Your instructions
Below you will find a set of lines. Repeat them all exactly.

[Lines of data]
####################
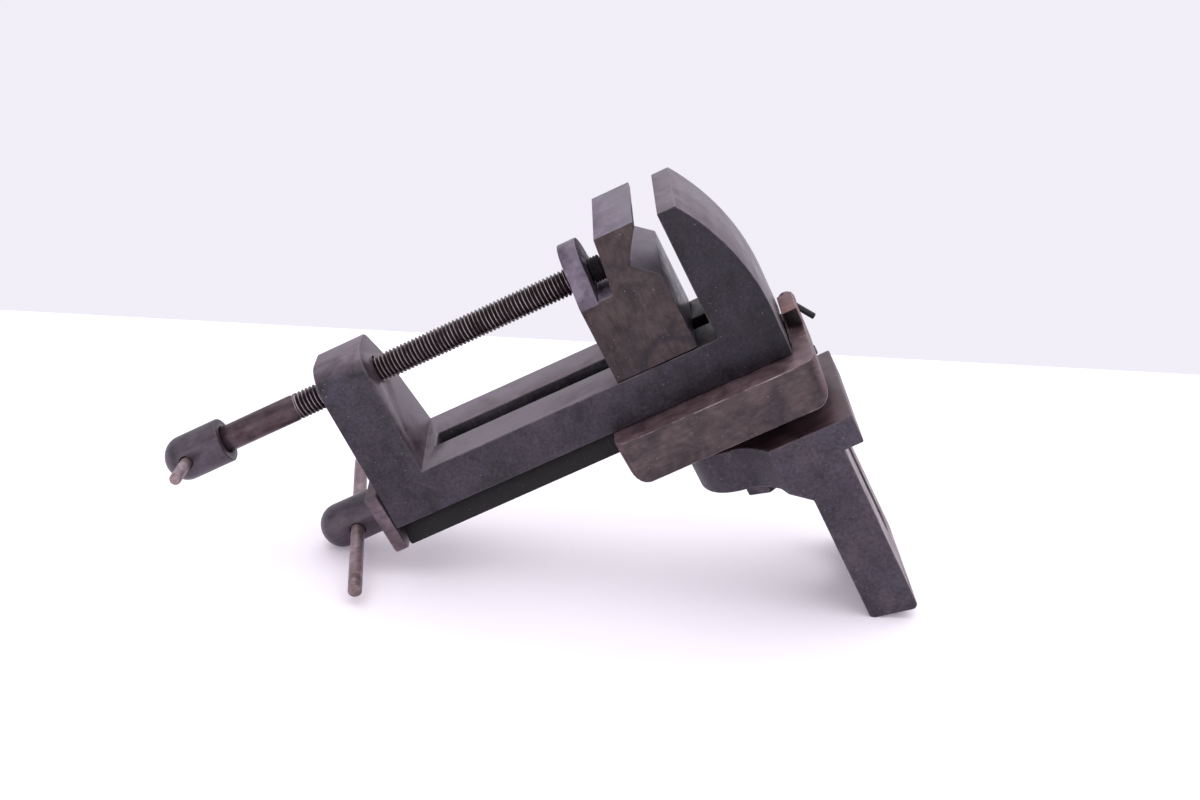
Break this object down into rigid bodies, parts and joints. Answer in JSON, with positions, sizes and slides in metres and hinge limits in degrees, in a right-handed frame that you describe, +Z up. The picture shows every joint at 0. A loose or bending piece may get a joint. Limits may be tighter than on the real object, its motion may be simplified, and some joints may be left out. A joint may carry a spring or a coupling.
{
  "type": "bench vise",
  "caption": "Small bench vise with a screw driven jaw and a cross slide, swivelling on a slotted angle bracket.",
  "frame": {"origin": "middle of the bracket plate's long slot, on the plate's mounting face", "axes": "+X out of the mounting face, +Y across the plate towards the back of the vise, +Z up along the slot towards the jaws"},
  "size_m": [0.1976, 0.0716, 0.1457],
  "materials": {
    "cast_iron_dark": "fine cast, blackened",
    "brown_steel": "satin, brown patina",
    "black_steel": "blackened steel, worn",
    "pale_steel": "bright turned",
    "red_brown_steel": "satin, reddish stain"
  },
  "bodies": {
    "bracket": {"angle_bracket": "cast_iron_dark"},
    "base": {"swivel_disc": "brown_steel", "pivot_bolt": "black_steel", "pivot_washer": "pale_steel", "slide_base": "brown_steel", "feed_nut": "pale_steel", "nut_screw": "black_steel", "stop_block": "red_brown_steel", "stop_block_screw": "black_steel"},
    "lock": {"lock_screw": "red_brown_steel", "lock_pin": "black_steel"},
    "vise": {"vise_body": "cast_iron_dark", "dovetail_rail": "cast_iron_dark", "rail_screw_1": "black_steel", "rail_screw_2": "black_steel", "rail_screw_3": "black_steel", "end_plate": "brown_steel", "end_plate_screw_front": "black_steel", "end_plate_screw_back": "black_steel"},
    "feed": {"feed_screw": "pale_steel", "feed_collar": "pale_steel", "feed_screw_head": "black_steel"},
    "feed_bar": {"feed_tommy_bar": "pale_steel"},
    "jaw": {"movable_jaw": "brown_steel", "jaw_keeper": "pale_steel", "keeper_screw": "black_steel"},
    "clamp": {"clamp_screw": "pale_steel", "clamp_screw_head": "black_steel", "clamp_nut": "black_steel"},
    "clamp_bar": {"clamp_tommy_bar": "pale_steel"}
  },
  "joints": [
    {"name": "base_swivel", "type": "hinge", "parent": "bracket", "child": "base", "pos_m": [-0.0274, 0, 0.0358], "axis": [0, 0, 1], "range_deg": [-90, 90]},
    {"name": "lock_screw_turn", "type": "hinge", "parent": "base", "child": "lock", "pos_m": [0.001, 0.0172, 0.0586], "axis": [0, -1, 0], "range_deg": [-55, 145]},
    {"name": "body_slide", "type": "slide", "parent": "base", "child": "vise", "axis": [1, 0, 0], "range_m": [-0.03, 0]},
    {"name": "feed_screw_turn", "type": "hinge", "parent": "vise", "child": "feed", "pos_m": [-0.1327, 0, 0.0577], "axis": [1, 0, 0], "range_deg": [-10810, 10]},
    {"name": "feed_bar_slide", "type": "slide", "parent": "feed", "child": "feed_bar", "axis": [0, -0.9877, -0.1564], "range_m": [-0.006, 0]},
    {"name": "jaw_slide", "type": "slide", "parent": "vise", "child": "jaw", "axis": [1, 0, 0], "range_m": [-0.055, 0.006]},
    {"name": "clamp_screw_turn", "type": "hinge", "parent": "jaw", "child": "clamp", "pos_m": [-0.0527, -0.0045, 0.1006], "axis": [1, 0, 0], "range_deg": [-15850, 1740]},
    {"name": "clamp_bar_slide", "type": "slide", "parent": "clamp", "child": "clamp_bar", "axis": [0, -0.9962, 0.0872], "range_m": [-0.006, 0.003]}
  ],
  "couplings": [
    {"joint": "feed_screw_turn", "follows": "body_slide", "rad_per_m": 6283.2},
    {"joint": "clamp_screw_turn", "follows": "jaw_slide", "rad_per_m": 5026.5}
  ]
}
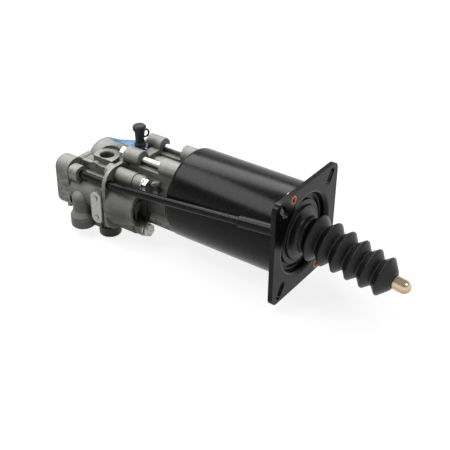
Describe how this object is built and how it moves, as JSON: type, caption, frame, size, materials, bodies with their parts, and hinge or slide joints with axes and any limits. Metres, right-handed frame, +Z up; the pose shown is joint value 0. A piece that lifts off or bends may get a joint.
####################
Answer to the exercise
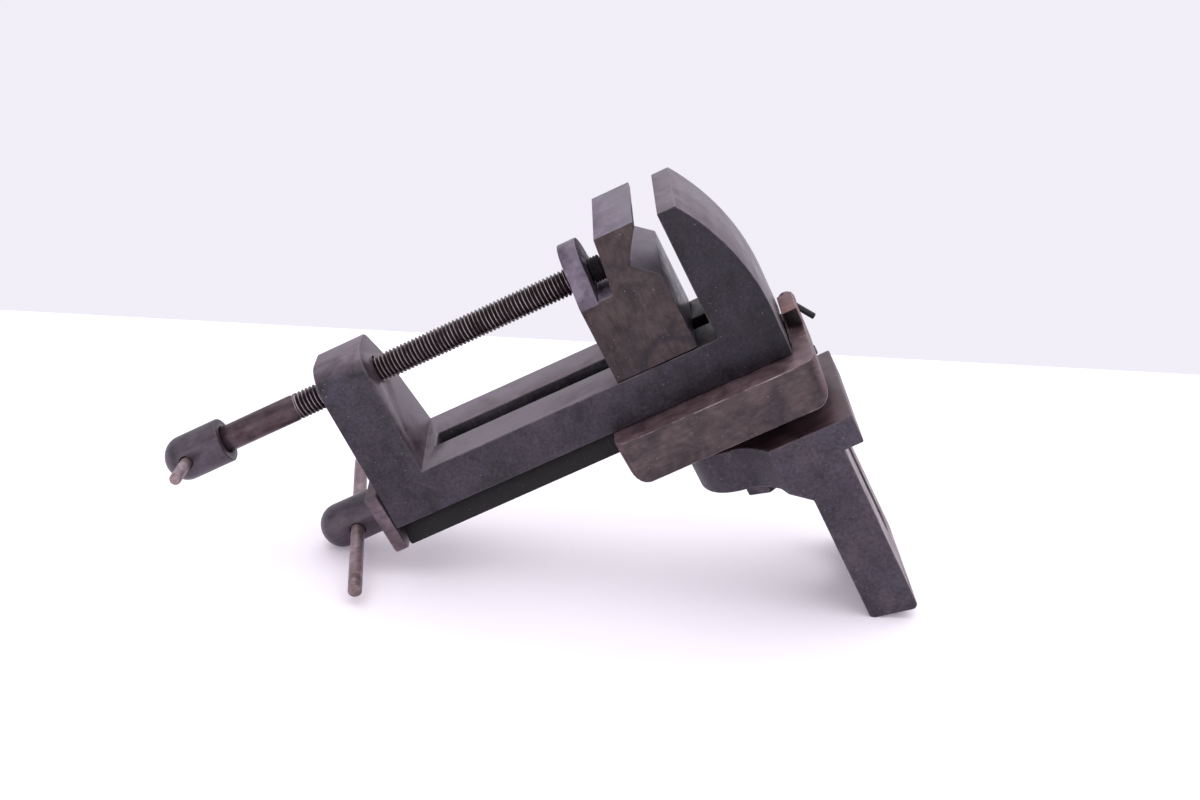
Break this object down into rigid bodies, parts and joints. Answer in JSON, with positions, sizes and slides in metres and hinge limits in degrees, in a right-handed frame that you describe, +Z up. The picture shows every joint at 0. A loose or bending piece may get a joint. Limits may be tighter than on the real object, its motion may be simplified, and some joints may be left out. A joint may carry a spring or a coupling.
{
  "type": "bench vise",
  "caption": "Small bench vise with a screw driven jaw and a cross slide, swivelling on a slotted angle bracket.",
  "frame": {"origin": "middle of the bracket plate's long slot, on the plate's mounting face", "axes": "+X out of the mounting face, +Y across the plate towards the back of the vise, +Z up along the slot towards the jaws"},
  "size_m": [0.1976, 0.0716, 0.1457],
  "materials": {
    "cast_iron_dark": "fine cast, blackened",
    "brown_steel": "satin, brown patina",
    "black_steel": "blackened steel, worn",
    "pale_steel": "bright turned",
    "red_brown_steel": "satin, reddish stain"
  },
  "bodies": {
    "bracket": {"angle_bracket": "cast_iron_dark"},
    "base": {"swivel_disc": "brown_steel", "pivot_bolt": "black_steel", "pivot_washer": "pale_steel", "slide_base": "brown_steel", "feed_nut": "pale_steel", "nut_screw": "black_steel", "stop_block": "red_brown_steel", "stop_block_screw": "black_steel"},
    "lock": {"lock_screw": "red_brown_steel", "lock_pin": "black_steel"},
    "vise": {"vise_body": "cast_iron_dark", "dovetail_rail": "cast_iron_dark", "rail_screw_1": "black_steel", "rail_screw_2": "black_steel", "rail_screw_3": "black_steel", "end_plate": "brown_steel", "end_plate_screw_front": "black_steel", "end_plate_screw_back": "black_steel"},
    "feed": {"feed_screw": "pale_steel", "feed_collar": "pale_steel", "feed_screw_head": "black_steel"},
    "feed_bar": {"feed_tommy_bar": "pale_steel"},
    "jaw": {"movable_jaw": "brown_steel", "jaw_keeper": "pale_steel", "keeper_screw": "black_steel"},
    "clamp": {"clamp_screw": "pale_steel", "clamp_screw_head": "black_steel", "clamp_nut": "black_steel"},
    "clamp_bar": {"clamp_tommy_bar": "pale_steel"}
  },
  "joints": [
    {"name": "base_swivel", "type": "hinge", "parent": "bracket", "child": "base", "pos_m": [-0.0274, 0, 0.0358], "axis": [0, 0, 1], "range_deg": [-90, 90]},
    {"name": "lock_screw_turn", "type": "hinge", "parent": "base", "child": "lock", "pos_m": [0.001, 0.0172, 0.0586], "axis": [0, -1, 0], "range_deg": [-55, 145]},
    {"name": "body_slide", "type": "slide", "parent": "base", "child": "vise", "axis": [1, 0, 0], "range_m": [-0.03, 0]},
    {"name": "feed_screw_turn", "type": "hinge", "parent": "vise", "child": "feed", "pos_m": [-0.1327, 0, 0.0577], "axis": [1, 0, 0], "range_deg": [-10810, 10]},
    {"name": "feed_bar_slide", "type": "slide", "parent": "feed", "child": "feed_bar", "axis": [0, -0.9877, -0.1564], "range_m": [-0.006, 0]},
    {"name": "jaw_slide", "type": "slide", "parent": "vise", "child": "jaw", "axis": [1, 0, 0], "range_m": [-0.055, 0.006]},
    {"name": "clamp_screw_turn", "type": "hinge", "parent": "jaw", "child": "clamp", "pos_m": [-0.0527, -0.0045, 0.1006], "axis": [1, 0, 0], "range_deg": [-15850, 1740]},
    {"name": "clamp_bar_slide", "type": "slide", "parent": "clamp", "child": "clamp_bar", "axis": [0, -0.9962, 0.0872], "range_m": [-0.006, 0.003]}
  ],
  "couplings": [
    {"joint": "feed_screw_turn", "follows": "body_slide", "rad_per_m": 6283.2},
    {"joint": "clamp_screw_turn", "follows": "jaw_slide", "rad_per_m": 5026.5}
  ]
}
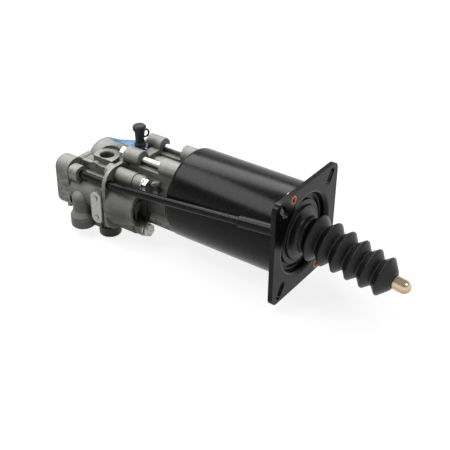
Describe how this object is built and how it moves, as JSON: type, caption, frame, size, materials, bodies with their parts, and hinge or slide joints with axes and any limits. Metres, right-handed frame, +Z up; the pose shown is joint value 0. A piece that lifts off or bends may get a joint.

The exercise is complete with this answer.